>> start Recorded information
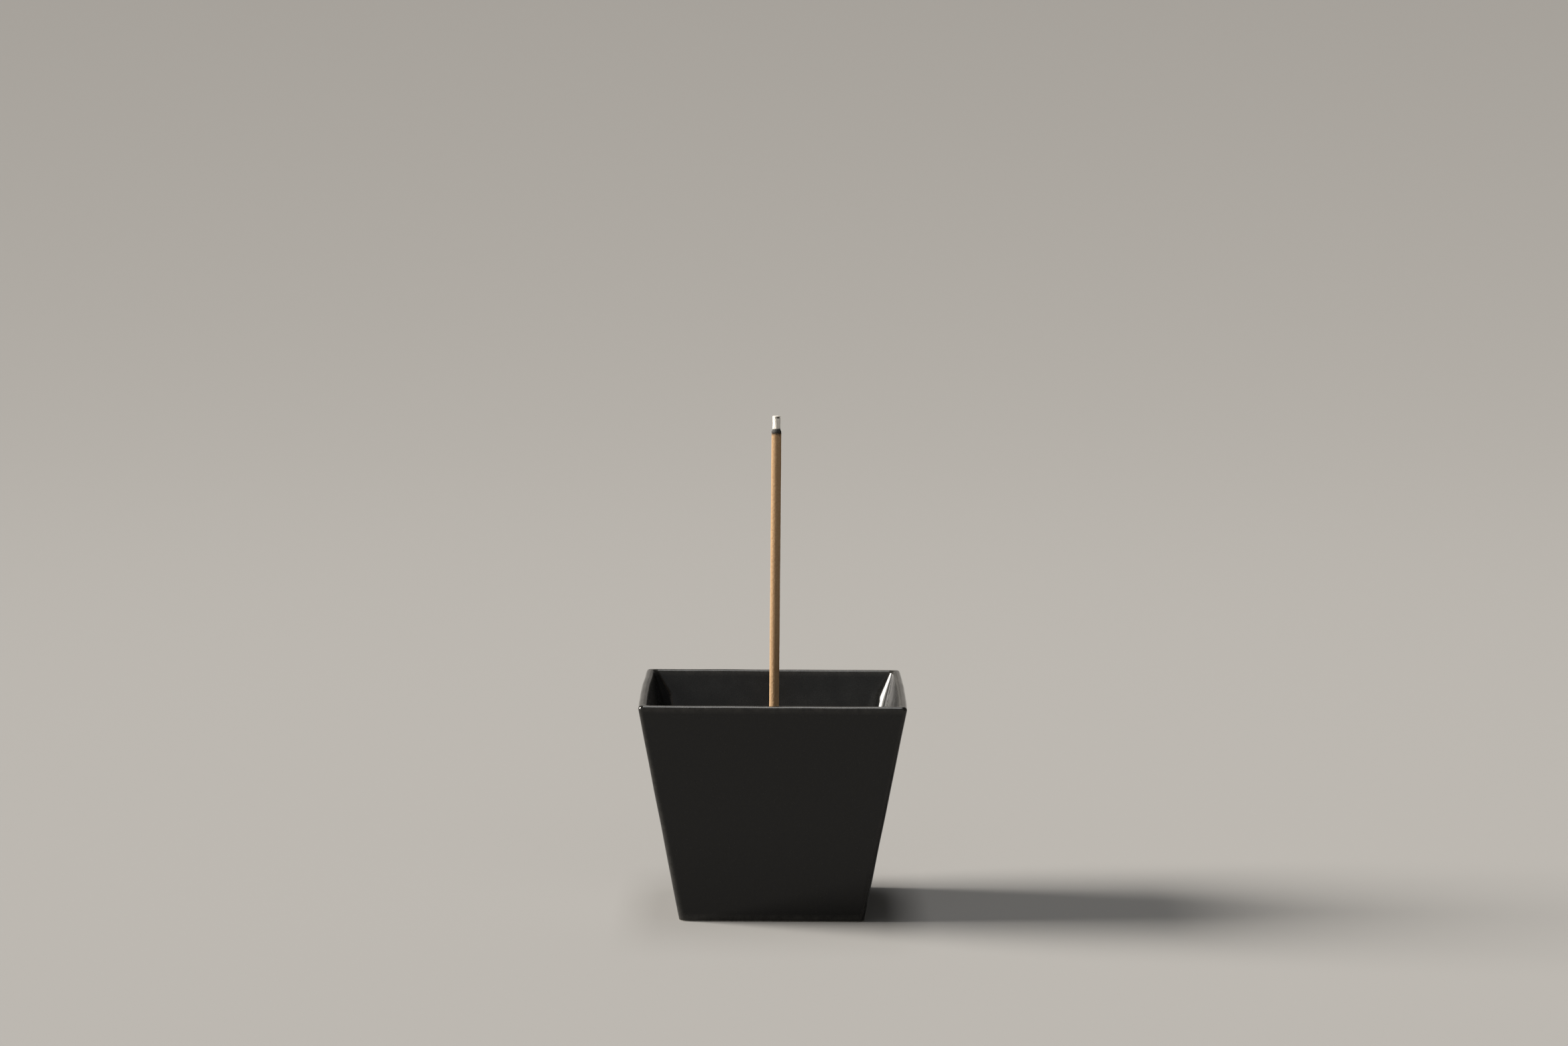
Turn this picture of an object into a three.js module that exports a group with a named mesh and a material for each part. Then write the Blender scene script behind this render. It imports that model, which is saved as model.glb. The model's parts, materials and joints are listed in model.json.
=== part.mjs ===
// Small square incense cup of black glazed ceramic, filled with ash to about half its depth,
// with one stick of incense standing upright in the ash. The stick is lit: above its brown
// part come a charred collar, a coal and a short column of ash.
// Millimetres, +Z up, origin on the ground at the centre of the cup's foot.

import * as THREE from 'three';

const degree = Math.PI / 180;

// cup, outside
const cupWidth = 60;           // across the middle of two opposite sides, at the rim
const cupHeight = 50;
const footWidth = 41.6;        // across the foot, before its arris is rounded
const sideBow = 0.27;          // how far the middle of a side stands out at the rim
const rimCorner = 1.1;         // plan radius of the upright corners, at the rim and at the foot
const footCorner = 1.8;
const rimArris = 0.75;         // rounding of the rim's two edges
const footArris = 0.25;        // rounding of the foot's outer edge
const footRing = 3.2;          // width of the unglazed ring that the cup stands on
const recessDepth = 1;         // hollow under the foot

// cup, inside
const rimWall = 1.8;           // wall thickness at the rim
const innerLean = 11.8 * degree;
const innerRimCorner = 1.2;    // plan radius of the inner corners, at the rim and lower down
const innerCorner = 4.5;
const cornerBlend = 6;         // how far below the rim they have their full radius
const floorHeight = 4.3;       // top of the floor above the ground
const floorFillet = 4;

// ash
const ashLevel = 32;           // top of the ash bed above the ground
const looseGap = 0.3;          // between the ash and what it touches

// stick of incense, measured along its own axis from its buried lower end
const stickRadius = 1.11;
const stickFoot = new THREE.Vector3(0.17, 0, 16);
const stickLean = 0.2 * degree;        // towards +X
const brownLength = 92.3;
const charLength = 0.7;
const ashLength = 3.1;
const ashRadius = 0.85;
const coalRadius = 0.42;
const coalLength = 1.3;
const burnGap = 0.12;                  // between the zones of the burning end
const endBevel = 0.15;

// steps of the faceted curves
const sideSteps = 6;
const cornerSteps = 5;
const arcSteps = 5;
const roundSteps = 24;

// An outline of the cup in plan: a square with rounded corners whose sides bow out as a
// parabola. half is the distance from the centre to a side at its corners.
function planRing(half, radius, bow, z) {
  const ring = [];
  for (let side = 0; side < 4; side++) {
    const quarter = [];
    for (let i = 0; i <= sideSteps; i++) {
      const t = 2 * i / sideSteps - 1;
      quarter.push([half + bow * (1 - t * t), t * (half - radius)]);
    }
    for (let i = 1; i < cornerSteps; i++) {
      const a = 90 * degree * i / cornerSteps;
      quarter.push([half - radius + radius * Math.cos(a), half - radius + radius * Math.sin(a)]);
    }
    const turn = new THREE.Matrix4().makeRotationZ(90 * degree * side);
    quarter.forEach(([x, y]) => ring.push(new THREE.Vector3(x, y, z).applyMatrix4(turn)));
  }
  return ring;
}

// Points [u, z] of an arc in a wall's section, u being measured out from the cup's centre.
function arc([u, z], radius, from, to) {
  const points = [];
  for (let i = 0; i <= arcSteps; i++) {
    const a = from + (to - from) * i / arcSteps;
    points.push([u + radius * Math.cos(a), z + radius * Math.sin(a)]);
  }
  return points;
}

// A closed skin over rings with the same number of points, capped at the first and the last.
// It faces out when the rings run from the underside, up the outside and down the inside.
function loft(rings) {
  const count = rings[0].length;
  const middle = ring => ring.reduce((sum, p) => sum.add(p), new THREE.Vector3()).divideScalar(count);
  const points = [...rings.flat(), middle(rings[0]), middle(rings.at(-1))];
  const firstMiddle = points.length - 2;
  const lastMiddle = points.length - 1;
  const lastRing = (rings.length - 1) * count;
  const index = [];
  for (let i = 0; i < count; i++) {
    const next = (i + 1) % count;
    for (let start = 0; start < lastRing; start += count) {
      const [a, b, c, d] = [start + i, start + next, start + count + next, start + count + i];
      index.push(a, b, c, a, c, d);
    }
    index.push(firstMiddle, next, i, lastMiddle, lastRing + i, lastRing + next);
  }
  const geometry = new THREE.BufferGeometry().setFromPoints(points);
  geometry.setIndex(index);
  geometry.computeVertexNormals();
  return geometry;
}

// A solid turned about +Z from a profile of [radius, z] points that starts and ends on the axis.
function turned(profile) {
  const geometry = new THREE.LatheGeometry(profile.map(p => new THREE.Vector2(...p)), roundSteps);
  return geometry.rotateX(90 * degree);
}

function piece(name, geometry, color, roughness) {
  const material = new THREE.MeshStandardMaterial({ color, roughness, metalness: 0 });
  const mesh = new THREE.Mesh(geometry, material);
  mesh.name = name;
  return mesh;
}

// What changes evenly from the foot to the rim: how far the sides bow out, the radius of the
// upright corners, and half the cup's width between its corners.
const between = (foot, rim, z) => foot + (rim - foot) * z / cupHeight;
const bowAt = z => between(0, sideBow, z);
const cornerAt = z => between(footCorner, rimCorner, z);
const halfAt = z => between(footWidth / 2, cupWidth / 2 - sideBow, z);

// Centres of the roundings of the rim and of the foot, in the wall's section.
const rimOuter = [cupWidth / 2 - sideBow - rimArris, cupHeight - rimArris];
const rimInner = [rimOuter[0] - (rimWall - 2 * rimArris), cupHeight - rimArris];
const footOuter = [footWidth / 2 - footArris, footArris];

// The outer wall's lean: the line that touches the roundings of the foot and the rim.
const wallRun = [rimOuter[0] - footOuter[0], rimOuter[1] - footOuter[1]];
const outerLean = Math.atan2(...wallRun) + Math.asin((rimArris - footArris) / Math.hypot(...wallRun));

// The inner wall as a straight line in section: u at a height.
const innerTop = [
  rimInner[0] - rimArris * Math.cos(innerLean),
  rimInner[1] + rimArris * Math.sin(innerLean),
];
const innerWall = z => innerTop[0] - (innerTop[1] - z) * Math.tan(innerLean);
const innerCornerAt = z => {
  const share = Math.max(0, 1 - (cupHeight - z) / cornerBlend);
  return innerCorner + (innerRimCorner - innerCorner) * share;
};
const filletCentre = [
  innerWall(floorHeight + floorFillet * (1 - Math.sin(innerLean))) - floorFillet * Math.cos(innerLean),
  floorHeight + floorFillet,
];

function vessel() {
  const footInner = footWidth / 2 - footRing;
  const outside = [
    ...arc(footOuter, footArris, -90 * degree, -outerLean),
    ...arc(rimOuter, rimArris, -outerLean, 90 * degree),
  ];
  const blendEnd = cupHeight - cornerBlend;
  const inside = [
    ...arc(rimInner, rimArris, 90 * degree, 180 * degree - innerLean),
    [innerWall(blendEnd), blendEnd],
    ...arc(filletCentre, floorFillet, -innerLean, -90 * degree),
  ];
  const rings = [
    planRing(footInner - recessDepth / 2, innerCorner / 2, 0, recessDepth),
    planRing(footInner, innerCorner / 2, 0, 0),
    ...outside.map(([u, z]) => planRing(u, cornerAt(z) - Math.max(0, halfAt(z) - u), bowAt(z), z)),
    ...inside.map(([u, z]) => planRing(u, innerCornerAt(z) - (innerWall(z) - u), bowAt(z), z)),
  ];
  return piece('vessel', loft(rings), 0x0b0b0c, 0.38);
}

function ashBed() {
  const buried = arc(filletCentre, floorFillet - looseGap, -90 * degree, -innerLean);
  const top = [innerWall(ashLevel) - looseGap / Math.cos(innerLean), ashLevel];
  const skin = [...buried, top].map(([u, z]) => {
    const corner = innerCorner - looseGap - (innerWall(z) - looseGap / Math.cos(innerLean) - u);
    return planRing(u, corner, bowAt(z), z);
  });
  const socket = [ashLevel, stickFoot.z - looseGap].map(z => skin.at(-1).map(({ x, y }) => {
    const a = Math.atan2(y, x);
    const middle = stickFoot.x + (z - stickFoot.z) * Math.tan(stickLean);
    const radius = stickRadius + looseGap;
    return new THREE.Vector3(middle + radius * Math.cos(a), radius * Math.sin(a), z);
  }));
  return piece('ash_bed', loft([...skin, ...socket]), 0xb9b4ab, 0.95);
}

function incenseStick() {
  const profile = [
    [0, 0], [stickRadius - endBevel, 0], [stickRadius, endBevel],
    [stickRadius, brownLength], [0, brownLength],
  ];
  return piece('incense_stick', turned(profile), 0x8a6748, 0.85);
}

function charCollar() {
  const bottom = brownLength + burnGap;
  const top = brownLength + charLength;
  const profile = [[0, bottom], [stickRadius, bottom], [ashRadius, top], [0, top]];
  return piece('char_collar', turned(profile), 0x171614, 0.9);
}

function ember() {
  const bottom = brownLength + charLength + burnGap;
  const profile = [
    [0, bottom], [coalRadius, bottom], [0.8 * coalRadius, bottom + 0.5 * coalLength],
    [0.4 * coalRadius, bottom + 0.9 * coalLength], [0, bottom + coalLength],
  ];
  return piece('ember', turned(profile), 0x7a1c08, 0.9);
}

function ashTip() {
  const bottom = brownLength + charLength + burnGap;
  const top = brownLength + charLength + ashLength;
  const hollow = coalRadius + burnGap;
  const profile = [
    [0, bottom + coalLength + 2 * burnGap], [hollow, bottom + coalLength], [hollow, bottom],
    [ashRadius, bottom], [ashRadius, top - endBevel], [ashRadius - endBevel, top], [0, top],
  ];
  return piece('ash_tip', turned(profile), 0xd8d2c4, 0.95);
}

const stick = new THREE.Group();
stick.position.copy(stickFoot);
stick.rotation.y = stickLean;
stick.add(incenseStick(), charCollar(), ember(), ashTip());

const burner = new THREE.Group();
burner.add(vessel(), ashBed(), stick);

export default burner;
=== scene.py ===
# A small square incense cup in black glaze, filled with ash, with a lit stick of incense in it.
# Everything is in metres in the frame's own axes: +Z up, origin under the middle of the foot.

import json
import math
import bpy
import numpy as np
from mathutils import Matrix, Vector


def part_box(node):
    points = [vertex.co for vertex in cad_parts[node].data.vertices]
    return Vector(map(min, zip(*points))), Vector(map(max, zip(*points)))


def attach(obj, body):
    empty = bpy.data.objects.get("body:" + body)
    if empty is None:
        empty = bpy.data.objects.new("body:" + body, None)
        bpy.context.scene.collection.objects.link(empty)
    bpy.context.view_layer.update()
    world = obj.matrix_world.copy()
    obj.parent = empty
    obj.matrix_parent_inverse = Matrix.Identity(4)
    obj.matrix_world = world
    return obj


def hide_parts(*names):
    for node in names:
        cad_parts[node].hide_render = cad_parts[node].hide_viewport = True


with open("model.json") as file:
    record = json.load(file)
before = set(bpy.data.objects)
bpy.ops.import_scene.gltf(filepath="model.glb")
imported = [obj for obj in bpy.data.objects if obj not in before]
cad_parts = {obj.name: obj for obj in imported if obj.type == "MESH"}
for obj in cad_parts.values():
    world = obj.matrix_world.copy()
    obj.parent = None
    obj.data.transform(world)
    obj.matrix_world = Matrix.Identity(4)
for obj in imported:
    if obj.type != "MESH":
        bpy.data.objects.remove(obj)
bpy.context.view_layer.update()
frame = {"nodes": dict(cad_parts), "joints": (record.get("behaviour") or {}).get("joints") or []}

mm = 0.001

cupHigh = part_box("vessel")[1]
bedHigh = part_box("ash_bed")[1]
stickLow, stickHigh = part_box("incense_stick")
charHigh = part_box("char_collar")[1]
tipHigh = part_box("ash_tip")[1]
stickAxis = np.array(frame["joints"][0]["axis"])
print("frame loaded:", len(frame["nodes"]), "nodes")


# What the shapes share: waves, arcs, lines, the rounded square and the mesh itself.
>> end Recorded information
#### What is needed:
Your task is to print the lines from the one containing "const stick = new THREE.Group();" through the one containing "in imported if", exactly and with nothing added.

#### Written response:
const stick = new THREE.Group();
stick.position.copy(stickFoot);
stick.rotation.y = stickLean;
stick.add(incenseStick(), charCollar(), ember(), ashTip());

const burner = new THREE.Group();
burner.add(vessel(), ashBed(), stick);

export default burner;
=== scene.py ===
# A small square incense cup in black glaze, filled with ash, with a lit stick of incense in it.
# Everything is in metres in the frame's own axes: +Z up, origin under the middle of the foot.

import json
import math
import bpy
import numpy as np
from mathutils import Matrix, Vector


def part_box(node):
    points = [vertex.co for vertex in cad_parts[node].data.vertices]
    return Vector(map(min, zip(*points))), Vector(map(max, zip(*points)))


def attach(obj, body):
    empty = bpy.data.objects.get("body:" + body)
    if empty is None:
        empty = bpy.data.objects.new("body:" + body, None)
        bpy.context.scene.collection.objects.link(empty)
    bpy.context.view_layer.update()
    world = obj.matrix_world.copy()
    obj.parent = empty
    obj.matrix_parent_inverse = Matrix.Identity(4)
    obj.matrix_world = world
    return obj


def hide_parts(*names):
    for node in names:
        cad_parts[node].hide_render = cad_parts[node].hide_viewport = True


with open("model.json") as file:
    record = json.load(file)
before = set(bpy.data.objects)
bpy.ops.import_scene.gltf(filepath="model.glb")
imported = [obj for obj in bpy.data.objects if obj not in before]
cad_parts = {obj.name: obj for obj in imported if obj.type == "MESH"}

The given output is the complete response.